Through his years of studies, whether in Morocco, or Europe, Mohamed Melehi noticed an academic teaching, which appeared to him to be constraining. And at that time, the student was in search of freedom, and certainly learned more from his personal experiences on the spot. As a matter of fact, he discovered all the riches of culture, art, and history, while visiting prestigious museums, institutions, and galleries. In Italy, he frequented the local artistic circle, and encountered lots of renowned artists from the abstract movement in the mid-20th century, like the painters Carla Accardi (1924-2014), and Giulio Turcato (1912-1995. In parallel, he started exhibiting his works in some galleries, for example at the famous Trastevere Gallery, where he hold his first solo show in 1962. All this time marked the primary step of the artistic journey of Melehi, who furthered his research into abstraction, and work on textures: he would bring with him materials like canvas, wool, and jute from his vacation in Morocco[6]. From 1959 to 1960, he showed an interest in the black color, that he experimented with geometrical shapes, or stripes, on a black background. He wanted to extract light, even if it wasn’t apparent. In New York, the artist moved from a dark palette to the integration of bright colors in his new compositions. The latter are the reflection of his own visual experience, and demonstrated his fascination for the dynamism of the city. Big advertising posters, lights, and jazz music, constituted the urban landscape, which Mohamed Melehi wanted to capture in a series of works. Part of the Dalloul Art Foundation’s collection, the two pieces respectively entitled Zipper (1962), and Time Square (1963), illustrate the observation work of the painter. He imagined light signals like small yellow, and red squares, and insisted on a rigorous symmetric order, giving an electronic aspect to the representations. He somehow referred to the development of technology, and communication, which characterized the era, through which the United States were going during the 1960s[7].

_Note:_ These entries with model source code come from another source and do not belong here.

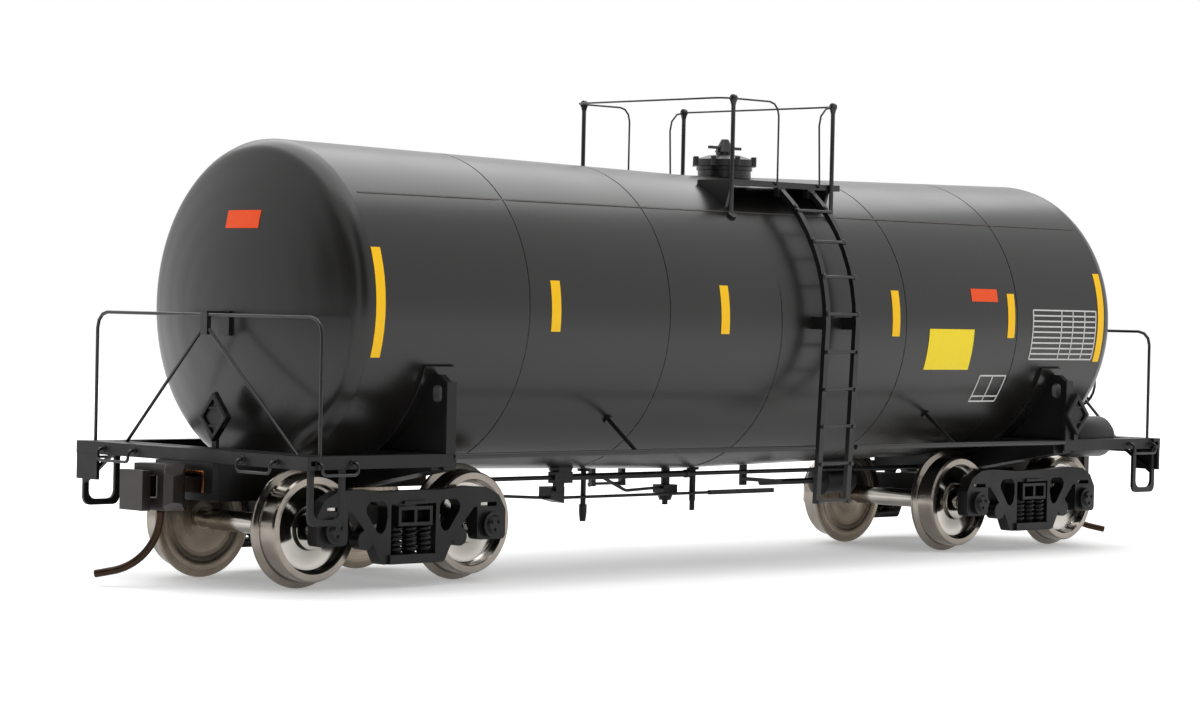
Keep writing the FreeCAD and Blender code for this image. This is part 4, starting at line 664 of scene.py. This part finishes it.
class TANKCAR_OT_finishes(bpy.types.Operator):
    """Gives every carried-over node its finish and smooths its round faces"""
    bl_idname = "tankcar.finishes"
    bl_label = "Finishes"

    # Faces that meet at fewer degrees than this are shaded as one round face
    crease = {"wire_paint": 65, "body_paint": 34}
    usual_crease = 42

    def execute(self, context):
        for part in frame["record"]["subparts"]:
            node = frame["nodes"][part["node"]]
            node.material_slots[0].link = "OBJECT"
            node.material_slots[0].material = finish(part["material_slot"])
            smooth = node.modifiers.new("round shading", "NODES")
            smooth.node_group = self.round_shading(
                self.crease.get(part["material_slot"], self.usual_crease))
        return {"FINISHED"}

    def round_shading(self, angle):
        """Nodes that weld the triangles and leave only edges over the angle sharp."""
        name = "round shading to %d degrees" % angle
        if name in bpy.data.node_groups:
            return bpy.data.node_groups[name]
        tree = bpy.data.node_groups.new(name, "GeometryNodeTree")
        for way in ("INPUT", "OUTPUT"):
            tree.interface.new_socket("Geometry", in_out=way, socket_type="NodeSocketGeometry")
        start = add_node(tree, "NodeGroupInput")
        weld = add_node(tree, "GeometryNodeMergeByDistance", {"Distance": WELD},
                        {"Geometry": start.outputs[0]})
        turn = add_node(tree, "GeometryNodeInputMeshEdgeAngle").outputs["Unsigned Angle"]
        sharp = add_node(tree, "ShaderNodeMath", {1: math.radians(angle)}, {0: turn},
                         operation="GREATER_THAN")
        shaded = add_node(tree, "GeometryNodeSetMeshNormal", {"Remove Custom": True}, {
            "Mesh": weld.outputs[0], "Edge Sharpness": sharp.outputs[0]}, mode="SHARPNESS")
        add_node(tree, "NodeGroupOutput", links={0: shaded.outputs[0]})
        return tree


# Wheels

class TANKCAR_OT_wheels(bpy.types.Operator):
    """Turns the wheels with their fillets, dished faces and hubs"""
    bl_idname = "tankcar.wheels"
    bl_label = "Wheels"

    rim_thick = 0.95 * MM
    # The back's hollow: a share of the flange's thickness deep, with sloped ends to hub and rim
    hollow = 0.12
    hub_slope = 0.2 * MM
    rim_slope = 0.1 * MM
    # The flange: shares of its thickness, on from the back and down from its tip
    flange_curve = ((0, 0.42), (0.1, 0.16), (0.3, 0.02), (0.45, 0), (0.62, 0.05), (0.74, 0.2))
    # The fillet at its root: a share of that thickness on from the back, and height over tread
    flange_root = ((0.92, 0.12 * MM), (1.02, 0.02 * MM), (1.2, 0))
    # The front: depths behind the face, with drops below the tread and below the rim's inside,
    # and then with heights over the hub
    tread_edge = ((0.2 * MM, 0.08 * MM), (0, 0.24 * MM))
    dish = ((0, -0.08 * MM), (0.1 * MM, 0), (0.8 * MM, 0.12 * MM), (0.98 * MM, 0.3 * MM),
            (1.0 * MM, 0.5 * MM))
    hub_curve = ((1.0 * MM, 0.3 * MM), (0.92 * MM, 0.12 * MM), (0.35 * MM, 0),
                 (0.3 * MM, -0.1 * MM))

    def execute(self, context):
        sizes = context.scene.tankcar_wheels
        rim = FLANGE_R - sizes.flange_depth - self.rim_thick
        section = self.section(sizes, rim)
        for number, x in enumerate(AXLE_X, start=1):
            pair = []
            for side in SIDES.values():
                pair.append(turned(section, Vector((x, 0, AXLE_Z)), (0, side, 0), sizes.steps))
            name = "wheels_%d" % number
            piece = settle(join(pair), "turned_" + name, "wheelset_%d" % number,
                           "turned_metal", smooth_to=27)
            self.finish_faces(piece, "wheel_back", self.faces_in)
            # Tread and flange faces get the greyer finish of painted shade
            self.finish_faces(piece, "tread_with_painted_shade", lambda face: (
                not self.faces_in(face)
                and math.hypot(face.center.x - x, face.center.z - AXLE_Z) > rim))
            self.keep_radius(piece, x)
            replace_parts(piece, name)
        return {"FINISHED"}

    def section(self, sizes, rim):
        """A wheel's section, as distances from the car's middle and radii."""
        back = WHEEL_FACE - sizes.width
        tread = FLANGE_R - sizes.flange_depth
        flange = sizes.flange
        deep = back + self.hollow * flange
        points = [(back, sizes.bore), (back, sizes.hub), (deep, sizes.hub + self.hub_slope),
                  (deep, rim - self.rim_slope), (back, rim + self.rim_slope)]
        points += [(back + on * flange, FLANGE_R - down * flange)
                   for on, down in self.flange_curve]
        points += [(back + on * flange, tread + over) for on, over in self.flange_root]
        points += [(WHEEL_FACE - depth, tread - down) for depth, down in self.tread_edge]
        points += [(WHEEL_FACE - depth, rim - down) for depth, down in self.dish]
        points += [(WHEEL_FACE - depth, sizes.hub + over) for depth, over in self.hub_curve]
        points += [(points[-1][0], sizes.bore), points[0]]
        return points

    def faces_in(self, face):
        """True where a wheel's face looks mostly towards the middle of the axle."""
        return face.normal.y * face.center.y < -0.5 * abs(face.center.y)

    def finish_faces(self, piece, finish_name, wanted):
        """Gives the faces that a test wants a finish of their own."""
        piece.data.materials.append(finish(finish_name))
        pick_faces(piece, wanted)
        piece.active_material_index = len(piece.data.materials) - 1
        bpy.ops.object.material_slot_assign()
        leave_edit()

    def keep_radius(self, piece, x):
        """Keeps each point's distance from the axle, which the turned finish reads."""
        radius = piece.data.attributes.new(TURN_RADIUS, "FLOAT", "POINT")
        for point, value in zip(piece.data.vertices, radius.data):
            value.value = math.hypot(point.co.x - x, point.co.z - AXLE_Z)


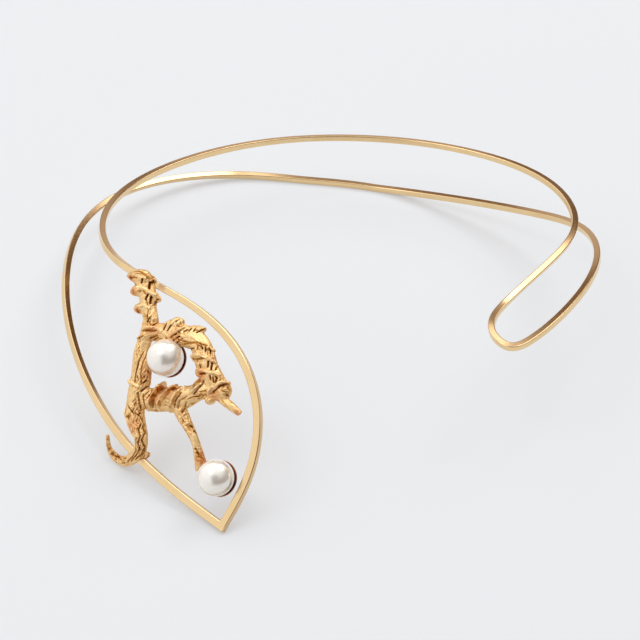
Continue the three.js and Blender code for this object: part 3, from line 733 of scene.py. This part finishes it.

The West did have an effect on Mohamed Melehi’s oeuvre, but the artist sometimes saw himself disconnected to its system, saying: ‘Being Moroccan was, even there, a form of exclusion’[8]. He was aware of his both Muslim, and Moroccan identities, into which he aimed to delve, upon his return to Morocco. When he joined the pedagogical team at the École des Beaux-Arts in Casablanca in 1964, he headed the workshops of painting, sculpting, and photography. In his program, he tended to crossbreed multiple disciplines, namely plastic art, and craftsmanship. Therefore, Mohamed Melehi perfected another method, with his colleagues the Italian art Historian Toni Maraini (1941-), and the Dutchman anthropologist Bert Flint (1931-). Different from a classical teaching, this method proposed to look towards the Moroccan traditional culture, and integrate it in a modern artistic language. The German Bauhaus movement from the beginning of the 20th century was a source of inspiration, because it also promoted the combination of fine arts, and craft[9]. During the courses that he gave, he introduced materials such as rural rugs, and silver jewelry, coming from several regions of the country, so the students could work on them[10].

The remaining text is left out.